- [DATASET EXCERPT]:
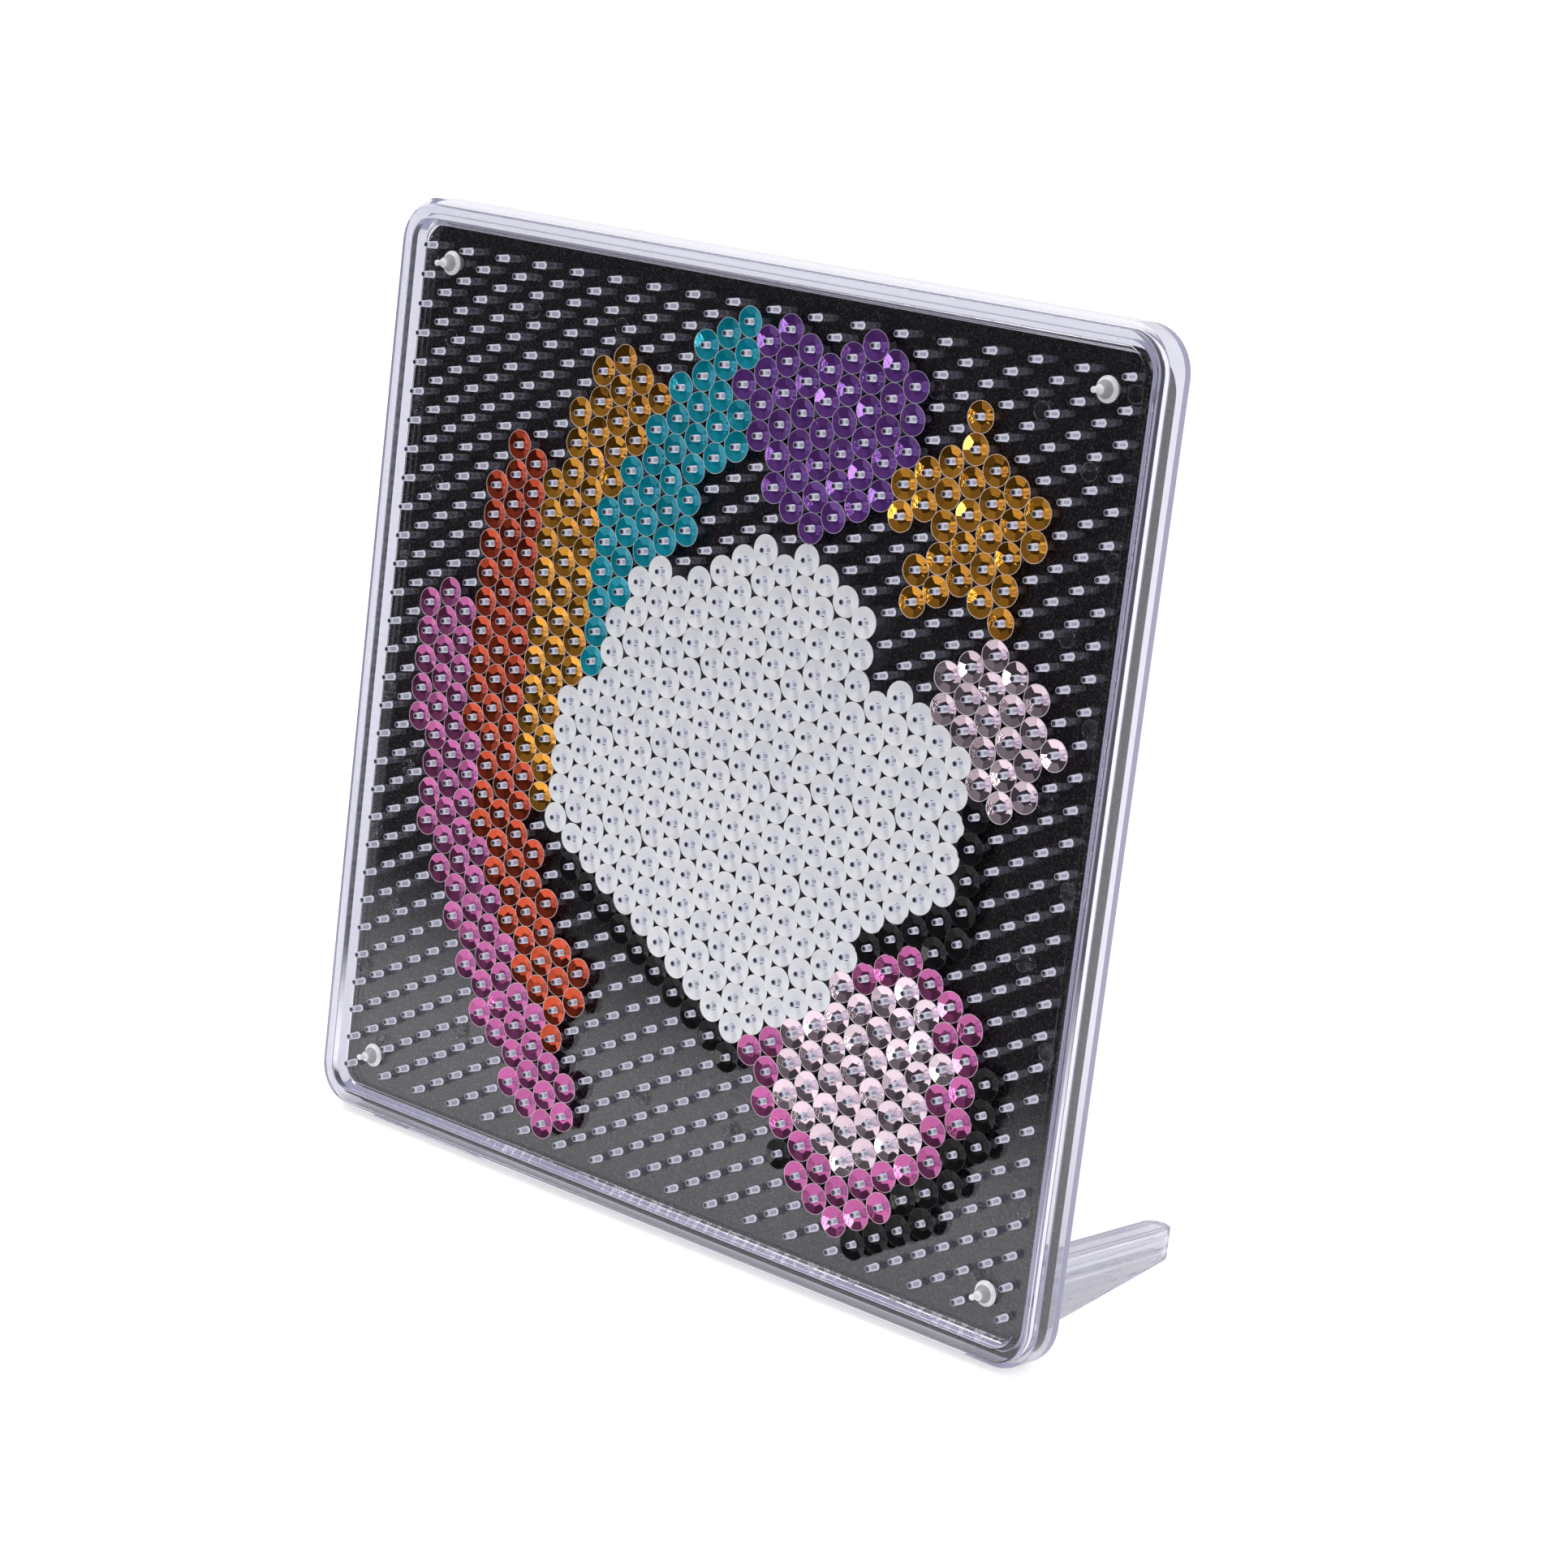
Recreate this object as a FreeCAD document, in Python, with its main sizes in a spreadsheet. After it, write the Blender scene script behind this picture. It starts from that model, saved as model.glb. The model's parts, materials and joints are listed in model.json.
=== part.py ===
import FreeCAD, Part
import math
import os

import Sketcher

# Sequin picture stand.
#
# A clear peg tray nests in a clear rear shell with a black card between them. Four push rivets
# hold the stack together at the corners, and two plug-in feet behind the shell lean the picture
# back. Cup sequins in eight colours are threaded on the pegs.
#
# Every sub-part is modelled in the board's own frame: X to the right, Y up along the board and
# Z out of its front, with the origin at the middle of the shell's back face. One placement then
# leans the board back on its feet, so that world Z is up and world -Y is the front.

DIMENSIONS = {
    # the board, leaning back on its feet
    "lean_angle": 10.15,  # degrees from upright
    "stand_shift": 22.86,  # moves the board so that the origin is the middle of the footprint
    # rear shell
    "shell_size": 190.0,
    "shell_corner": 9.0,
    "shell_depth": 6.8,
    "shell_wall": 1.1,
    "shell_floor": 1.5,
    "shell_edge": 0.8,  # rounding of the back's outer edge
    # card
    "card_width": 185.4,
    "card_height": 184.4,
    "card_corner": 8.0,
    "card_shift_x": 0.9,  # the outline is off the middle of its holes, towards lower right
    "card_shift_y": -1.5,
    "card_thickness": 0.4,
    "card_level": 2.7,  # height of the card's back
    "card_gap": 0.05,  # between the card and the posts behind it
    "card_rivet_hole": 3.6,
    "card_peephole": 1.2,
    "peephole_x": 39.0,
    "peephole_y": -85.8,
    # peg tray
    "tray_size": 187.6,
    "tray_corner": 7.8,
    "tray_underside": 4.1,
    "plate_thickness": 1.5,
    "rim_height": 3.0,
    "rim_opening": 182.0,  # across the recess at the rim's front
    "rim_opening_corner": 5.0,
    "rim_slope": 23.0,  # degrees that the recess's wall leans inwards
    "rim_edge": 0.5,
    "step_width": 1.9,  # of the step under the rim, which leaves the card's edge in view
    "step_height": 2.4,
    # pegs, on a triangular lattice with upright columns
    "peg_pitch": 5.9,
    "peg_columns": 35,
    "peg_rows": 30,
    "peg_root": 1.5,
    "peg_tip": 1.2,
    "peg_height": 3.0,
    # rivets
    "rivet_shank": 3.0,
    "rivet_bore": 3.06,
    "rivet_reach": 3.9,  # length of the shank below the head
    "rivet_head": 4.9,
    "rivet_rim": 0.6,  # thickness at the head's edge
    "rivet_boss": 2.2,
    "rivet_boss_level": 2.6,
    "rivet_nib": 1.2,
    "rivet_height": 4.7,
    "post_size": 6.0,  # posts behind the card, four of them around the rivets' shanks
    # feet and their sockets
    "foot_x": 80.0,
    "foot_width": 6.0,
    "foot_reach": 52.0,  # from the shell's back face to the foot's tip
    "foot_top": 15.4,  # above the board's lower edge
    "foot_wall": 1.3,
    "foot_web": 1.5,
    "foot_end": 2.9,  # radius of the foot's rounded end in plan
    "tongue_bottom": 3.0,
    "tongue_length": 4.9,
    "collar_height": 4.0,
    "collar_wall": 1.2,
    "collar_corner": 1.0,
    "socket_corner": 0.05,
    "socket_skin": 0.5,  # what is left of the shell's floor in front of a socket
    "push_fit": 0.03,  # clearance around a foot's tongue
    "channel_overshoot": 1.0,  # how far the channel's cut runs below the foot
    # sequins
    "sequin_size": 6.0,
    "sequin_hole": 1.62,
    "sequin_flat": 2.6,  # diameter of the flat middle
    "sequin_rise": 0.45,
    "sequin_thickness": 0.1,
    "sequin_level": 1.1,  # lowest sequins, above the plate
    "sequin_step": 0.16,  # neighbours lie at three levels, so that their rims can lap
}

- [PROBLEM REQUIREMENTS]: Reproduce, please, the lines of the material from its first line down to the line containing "import Sketcher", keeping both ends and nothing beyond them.

- [EXERCISE ANSWER]:
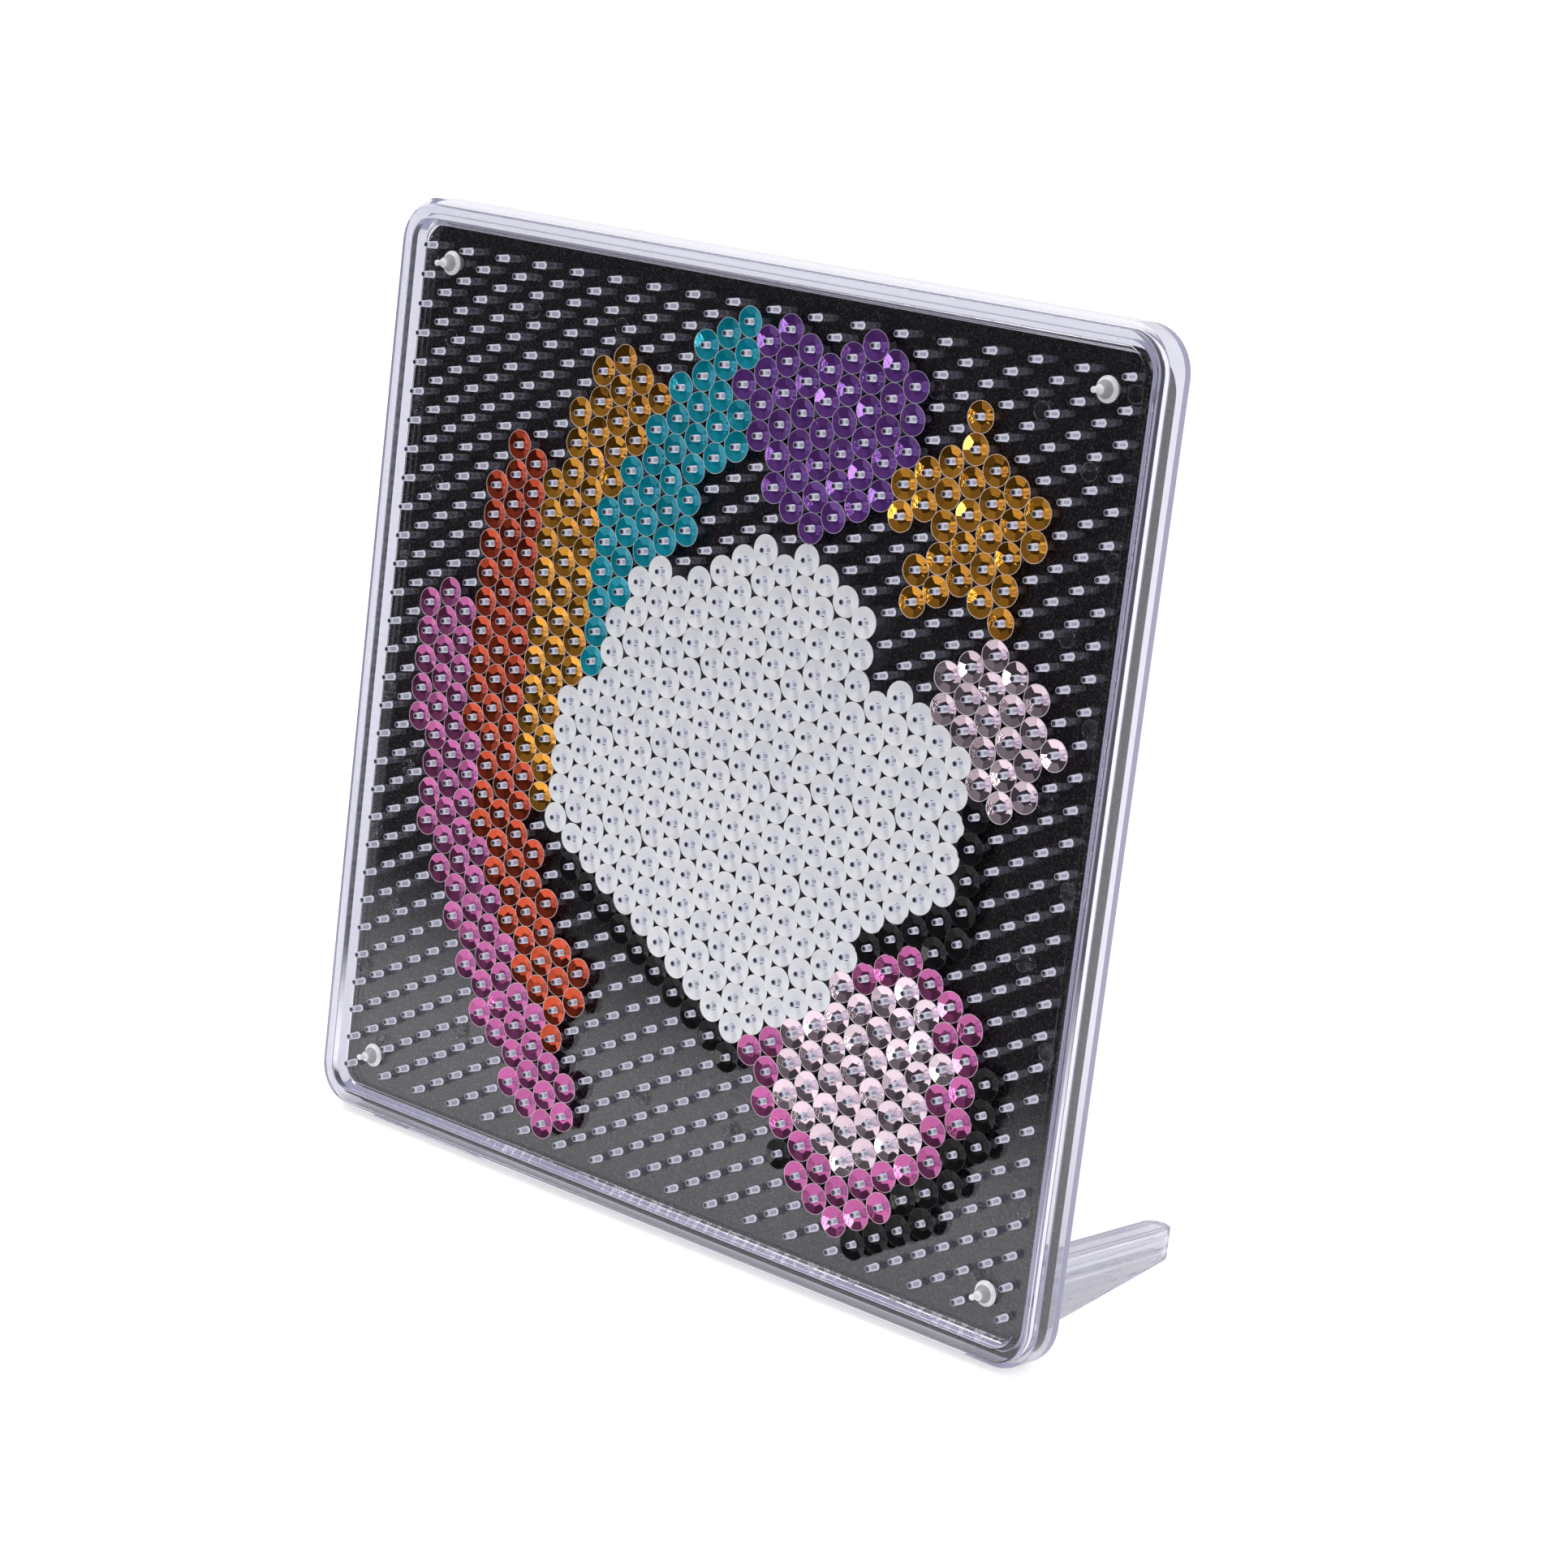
Recreate this object as a FreeCAD document, in Python, with its main sizes in a spreadsheet. After it, write the Blender scene script behind this picture. It starts from that model, saved as model.glb. The model's parts, materials and joints are listed in model.json.
=== part.py ===
import FreeCAD, Part
import math
import os

import Sketcher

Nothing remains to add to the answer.